• **STATED PROBLEM**
Hand back each line, unchanged, from the top down to the line where "const LEG_CHAMFER = 3;" sits.

• **DATASET**
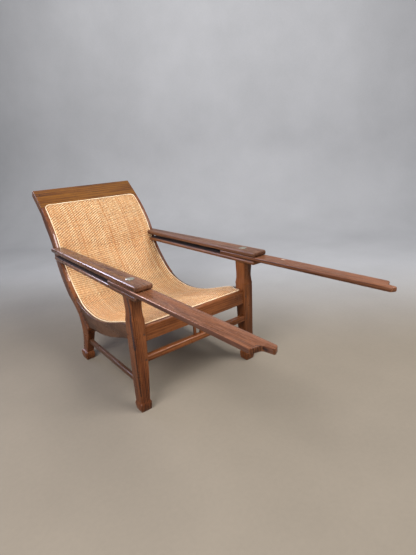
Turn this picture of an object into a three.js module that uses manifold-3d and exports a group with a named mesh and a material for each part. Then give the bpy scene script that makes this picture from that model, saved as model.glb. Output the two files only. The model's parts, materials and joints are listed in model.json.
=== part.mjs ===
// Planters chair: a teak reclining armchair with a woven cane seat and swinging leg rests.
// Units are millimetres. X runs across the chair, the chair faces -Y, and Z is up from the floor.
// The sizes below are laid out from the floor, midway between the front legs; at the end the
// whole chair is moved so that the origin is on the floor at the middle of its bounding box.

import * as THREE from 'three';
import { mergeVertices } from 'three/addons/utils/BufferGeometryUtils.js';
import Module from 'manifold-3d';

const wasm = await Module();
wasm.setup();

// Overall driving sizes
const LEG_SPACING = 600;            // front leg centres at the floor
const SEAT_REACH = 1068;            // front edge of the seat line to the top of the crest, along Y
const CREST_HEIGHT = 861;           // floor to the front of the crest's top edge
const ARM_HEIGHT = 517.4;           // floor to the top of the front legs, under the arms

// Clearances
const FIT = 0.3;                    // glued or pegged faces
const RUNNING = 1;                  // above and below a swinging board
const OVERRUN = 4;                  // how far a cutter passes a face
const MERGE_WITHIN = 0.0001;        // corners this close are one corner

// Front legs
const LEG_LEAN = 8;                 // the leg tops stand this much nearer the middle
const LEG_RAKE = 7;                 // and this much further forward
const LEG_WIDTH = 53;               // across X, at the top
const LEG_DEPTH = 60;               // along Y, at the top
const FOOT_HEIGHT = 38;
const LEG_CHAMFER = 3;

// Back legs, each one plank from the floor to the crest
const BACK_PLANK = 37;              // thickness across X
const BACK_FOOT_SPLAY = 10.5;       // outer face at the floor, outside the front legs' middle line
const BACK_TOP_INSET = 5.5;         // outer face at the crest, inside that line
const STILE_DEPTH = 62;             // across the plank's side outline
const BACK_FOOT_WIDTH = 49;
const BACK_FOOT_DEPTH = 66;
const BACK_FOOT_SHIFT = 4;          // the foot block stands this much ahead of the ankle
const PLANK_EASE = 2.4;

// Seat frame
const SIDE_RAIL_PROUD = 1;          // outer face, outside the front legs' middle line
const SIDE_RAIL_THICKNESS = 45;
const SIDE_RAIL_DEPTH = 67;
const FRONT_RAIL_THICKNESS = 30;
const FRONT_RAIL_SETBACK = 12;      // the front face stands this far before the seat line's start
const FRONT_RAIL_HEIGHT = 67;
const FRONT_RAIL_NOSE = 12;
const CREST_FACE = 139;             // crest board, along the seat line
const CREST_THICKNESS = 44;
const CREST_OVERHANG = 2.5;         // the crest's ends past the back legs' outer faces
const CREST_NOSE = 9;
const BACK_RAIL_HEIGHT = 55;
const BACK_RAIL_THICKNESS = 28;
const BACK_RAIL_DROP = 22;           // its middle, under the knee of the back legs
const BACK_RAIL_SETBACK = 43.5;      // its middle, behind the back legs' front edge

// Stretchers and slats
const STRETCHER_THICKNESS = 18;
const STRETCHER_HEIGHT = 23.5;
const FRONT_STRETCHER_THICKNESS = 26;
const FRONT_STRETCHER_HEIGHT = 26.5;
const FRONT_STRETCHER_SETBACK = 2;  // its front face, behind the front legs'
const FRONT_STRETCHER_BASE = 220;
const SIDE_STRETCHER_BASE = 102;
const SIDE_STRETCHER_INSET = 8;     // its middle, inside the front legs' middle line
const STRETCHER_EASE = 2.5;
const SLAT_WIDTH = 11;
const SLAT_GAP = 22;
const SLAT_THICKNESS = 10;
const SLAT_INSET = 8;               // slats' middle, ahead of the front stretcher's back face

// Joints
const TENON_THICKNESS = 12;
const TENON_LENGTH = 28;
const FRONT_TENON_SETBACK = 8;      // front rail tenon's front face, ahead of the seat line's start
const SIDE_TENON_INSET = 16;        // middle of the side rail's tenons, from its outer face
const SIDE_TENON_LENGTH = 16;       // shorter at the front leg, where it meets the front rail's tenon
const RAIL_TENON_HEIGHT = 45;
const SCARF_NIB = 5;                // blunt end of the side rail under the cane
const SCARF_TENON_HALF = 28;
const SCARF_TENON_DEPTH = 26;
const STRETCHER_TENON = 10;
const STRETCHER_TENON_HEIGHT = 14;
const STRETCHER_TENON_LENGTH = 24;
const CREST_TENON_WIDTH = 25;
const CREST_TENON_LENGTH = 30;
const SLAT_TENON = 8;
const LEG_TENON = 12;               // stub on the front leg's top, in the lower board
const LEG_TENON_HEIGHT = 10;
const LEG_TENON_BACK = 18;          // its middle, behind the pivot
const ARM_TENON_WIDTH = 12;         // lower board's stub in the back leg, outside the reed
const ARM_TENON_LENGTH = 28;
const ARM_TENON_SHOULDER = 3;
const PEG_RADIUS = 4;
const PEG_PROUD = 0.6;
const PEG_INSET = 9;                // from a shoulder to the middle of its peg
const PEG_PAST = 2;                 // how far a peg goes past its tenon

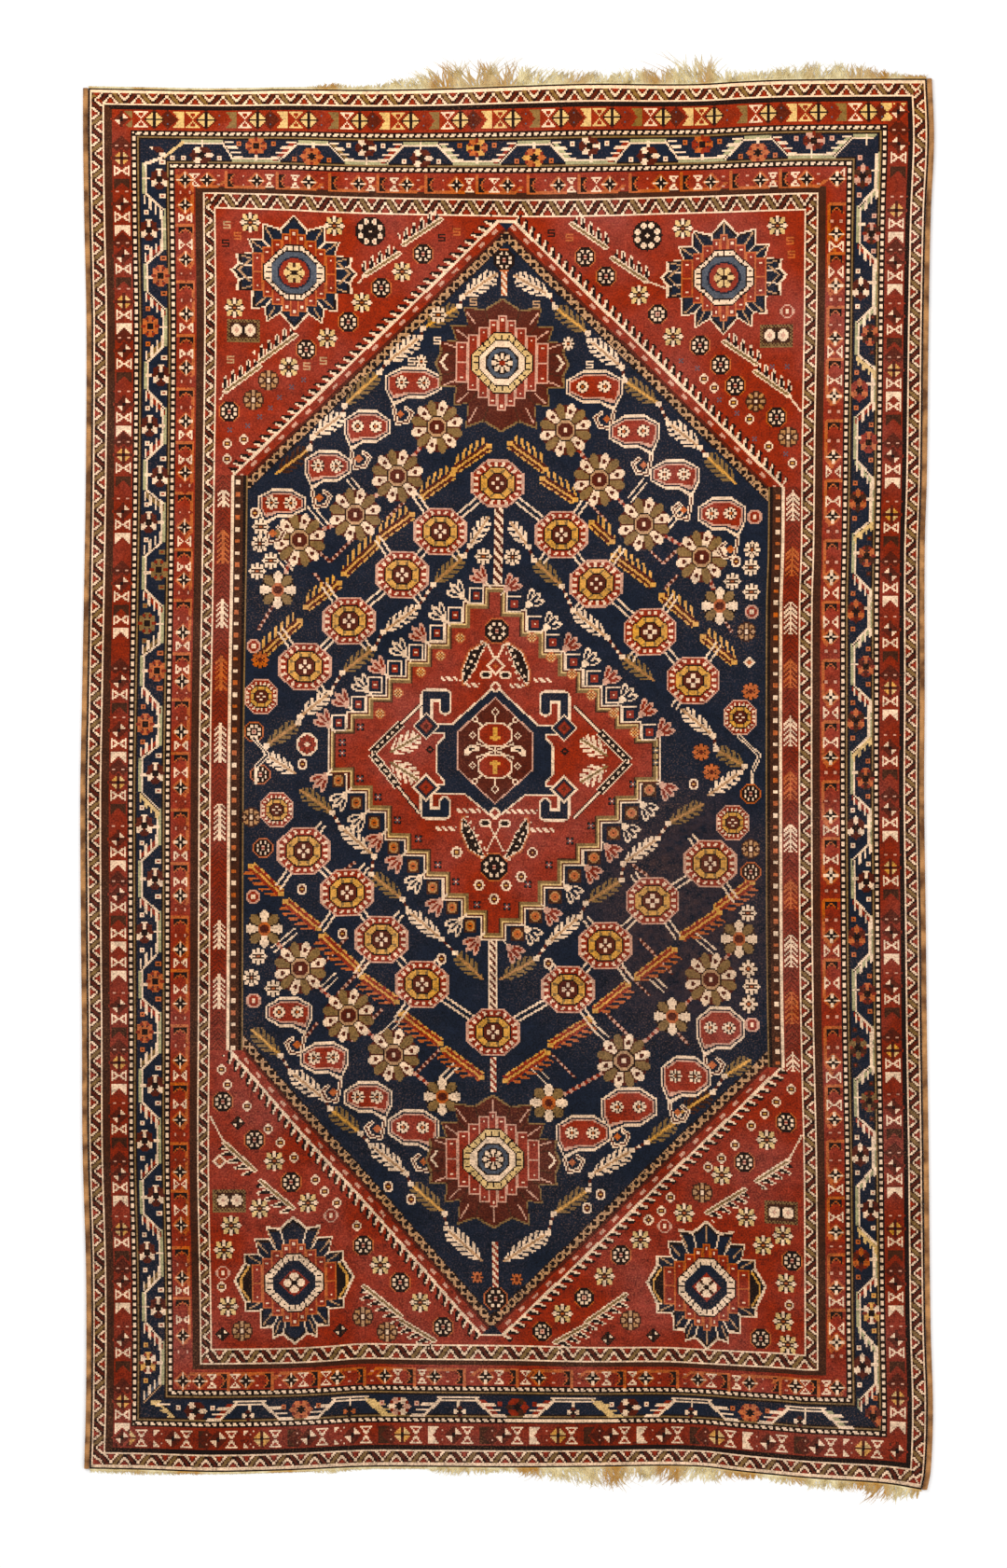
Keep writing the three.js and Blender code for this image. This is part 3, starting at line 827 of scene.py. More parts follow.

• **THE ANSWER**
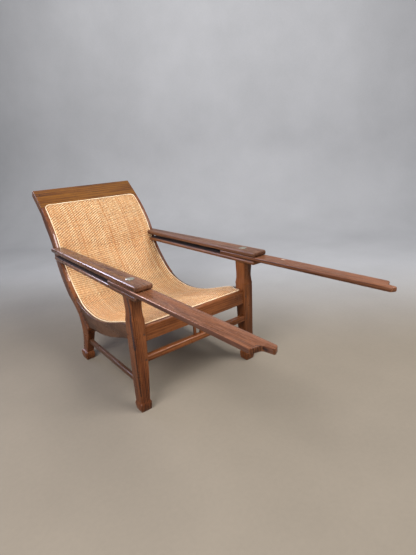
Turn this picture of an object into a three.js module that uses manifold-3d and exports a group with a named mesh and a material for each part. Then give the bpy scene script that makes this picture from that model, saved as model.glb. Output the two files only. The model's parts, materials and joints are listed in model.json.
=== part.mjs ===
// Planters chair: a teak reclining armchair with a woven cane seat and swinging leg rests.
// Units are millimetres. X runs across the chair, the chair faces -Y, and Z is up from the floor.
// The sizes below are laid out from the floor, midway between the front legs; at the end the
// whole chair is moved so that the origin is on the floor at the middle of its bounding box.

import * as THREE from 'three';
import { mergeVertices } from 'three/addons/utils/BufferGeometryUtils.js';
import Module from 'manifold-3d';

const wasm = await Module();
wasm.setup();

// Overall driving sizes
const LEG_SPACING = 600;            // front leg centres at the floor
const SEAT_REACH = 1068;            // front edge of the seat line to the top of the crest, along Y
const CREST_HEIGHT = 861;           // floor to the front of the crest's top edge
const ARM_HEIGHT = 517.4;           // floor to the top of the front legs, under the arms

// Clearances
const FIT = 0.3;                    // glued or pegged faces
const RUNNING = 1;                  // above and below a swinging board
const OVERRUN = 4;                  // how far a cutter passes a face
const MERGE_WITHIN = 0.0001;        // corners this close are one corner

// Front legs
const LEG_LEAN = 8;                 // the leg tops stand this much nearer the middle
const LEG_RAKE = 7;                 // and this much further forward
const LEG_WIDTH = 53;               // across X, at the top
const LEG_DEPTH = 60;               // along Y, at the top
const FOOT_HEIGHT = 38;
const LEG_CHAMFER = 3;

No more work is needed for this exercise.